Today, I am a different person than I was – last year.
A year can change a person in a lot of ways.
I firmly believe God can do a great transformative work, which isn’t limited by any time frame.
This time last year, I was without a couple diagnoses. The biggest one is PCOS, which is the number one cause of infertility. Last year, I wasn’t aware I had it. While there has been a great amount of wrestling with it, I am becoming more secure in who God has made me to be.
Yes my ovaries (and various other parts of my body) don’t work as though they should, but I am still wholeheartedly approved and loved by God. I am growing secure in my identity as a woman who is intensely loved by God.
This awareness and growing process is aided particularly through our “Inspiring Women” Bible study (which I need to try and be more faithful to, which will become easier after Wednesday)
Let’s celebrate who we are as women dearly loved and celebrated by our great God.

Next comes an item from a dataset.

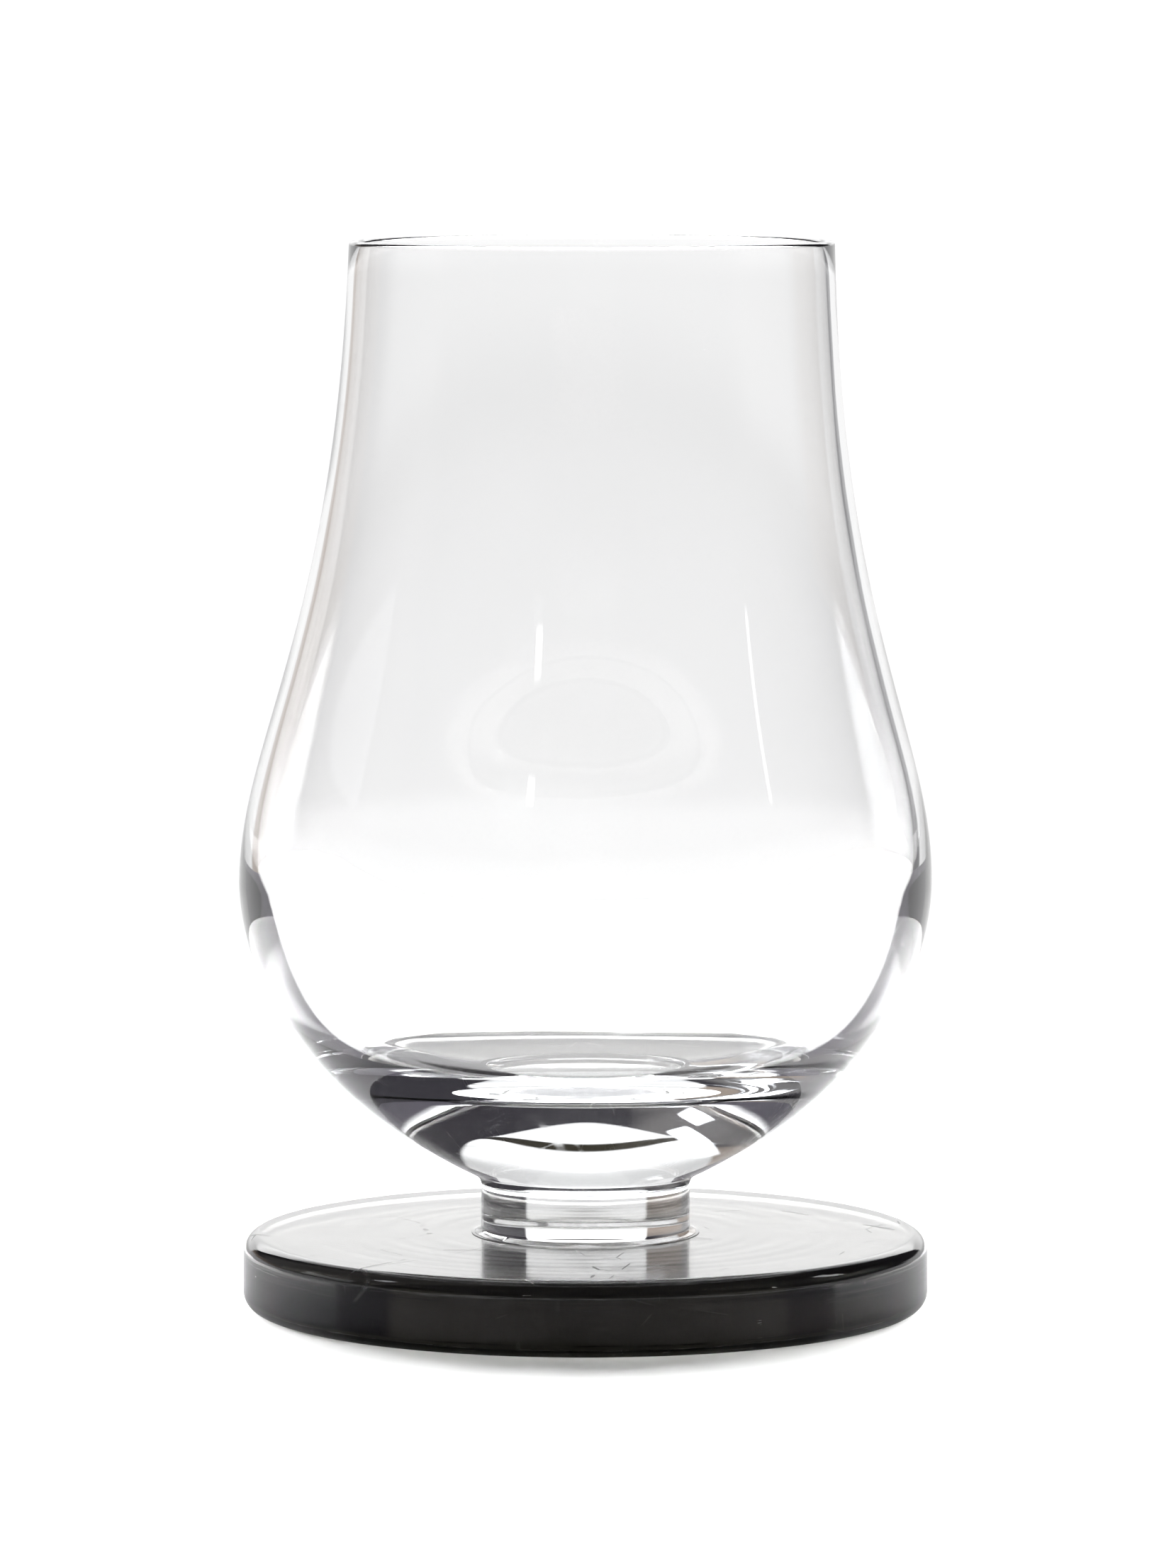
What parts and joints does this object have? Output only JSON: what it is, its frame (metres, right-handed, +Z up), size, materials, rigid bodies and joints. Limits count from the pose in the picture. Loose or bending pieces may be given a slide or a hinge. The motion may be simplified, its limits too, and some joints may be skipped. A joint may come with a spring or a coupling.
{
  "type": "whiskey tumbler",
  "caption": "Footed whiskey tumbler: clear thick-based glass bowl with a wide belly and narrowing mouth, on a short clear stem bonded to a smoke-grey glass disc foot.",
  "frame": {"origin": "centre of the foot's flat underside, on the surface that the glass stands on", "axes": "+Z up along the glass's axis of rotation, towards the mouth; X and Y are level and interchangeable"},
  "size_m": [0.0808, 0.0808, 0.1244],
  "materials": {
    "bowl_glass": "clear, fire-polished",
    "stem_glass": "clear, fire-polished",
    "bond_resin": "clear cured resin",
    "smoke_glass": "smoke-grey, polished"
  },
  "bodies": {
    "root": {"bowl": "bowl_glass", "stem": "stem_glass", "bond_film": "bond_resin", "foot": "smoke_glass"}
  },
  "joints": []
}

We are dearly loved so fiercely, and our womb doesn’t have any effect on who we are as women or how loved we are by God!
The Lord your God is in the midst of you, a Mighty One, a Savior [Who saves]! He will rejoice over you with joy; He will rest [in silent satisfaction] and in His love He will be silent and make no mention [of past sins, or even recall them]; He will exult over you with singing (Zephaniah 3:17; AMPC).
We know that God has chosen you, dear brothers, much beloved of God. For when we brought you the Good News, it was not just meaningless chatter to you; no, you listened with great interest. What we told you produced a powerful effect upon you, for the Holy Spirit gave you great and full assurance that what we said was true. And you know how our very lives were further proof to you of the truth of our message (1 Thessalonians 1:4-5, TLB).